At the annual CeBit conference, Yahoo announces OnePlace, a new organizational technology for cell phones.

Yahoo is on a mobile roll.

The Internet company on Tuesday unveiled a new bookmarking tool for cell phones that lets people keep track of favorite Web content--news feeds, search results, Web sites--from one place on their handheld. The technology, called Yahoo OnePlace, will be available in the second quarter of 2008, according to Yahoo.

The tool builds on other new mobile applications from Yahoo. Those include OneConnect, a tool to update social-networking messaging on the phone (announced in February), and OneSearch, which aggregates news, weather, financial data, photos, and Web links based on search queries.

Users will be able to create and access social bookmarks on their phones with OnePlace. Yahoo Inc.

Yahoo has heavy competition in mobile. Earlier Tuesday at Germany's annual CeBit conference, Google demonstrated Google Gears, an open-source browser extension for mobile phones that lets developers create Web applications that can run offline. For now, Google Gears supports Internet Explorer on Windows Mobile 5 and 6 phones, but not Apple's iPhone or other smart phones running Opera browsers.

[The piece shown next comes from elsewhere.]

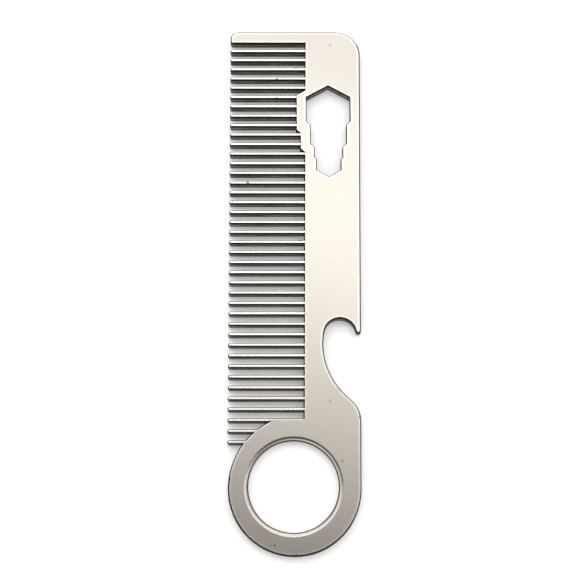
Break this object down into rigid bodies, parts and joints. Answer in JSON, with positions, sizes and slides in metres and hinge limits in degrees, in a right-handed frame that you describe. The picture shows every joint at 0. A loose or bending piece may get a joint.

Last month, Opera also switched out Yahoo and made Google the default search engine for its Opera Mobile and Opera Mini Web browsers designed for handheld devices.

Still, Yahoo's aim is to become the default access point for mobile-phone users accessing the Web. The idea behind OnePlace is to let people bookmark any piece of Web content--news feeds, sites, videos, images, e-mails, search queries--and put that material into a topic category such as travel or "trip to Paris." That material will be automatically updated and accessible from the phone. People can sort their bookmarks by local relevance or popularity with friends; and they can organize the material in any way they like.

"Yahoo OnePlace is where users will be able to find what matters to them the most, no matter where their interests, passions and information come from," Marco Boerries, Yahoo's executive vice president of "connected life," said in a statement.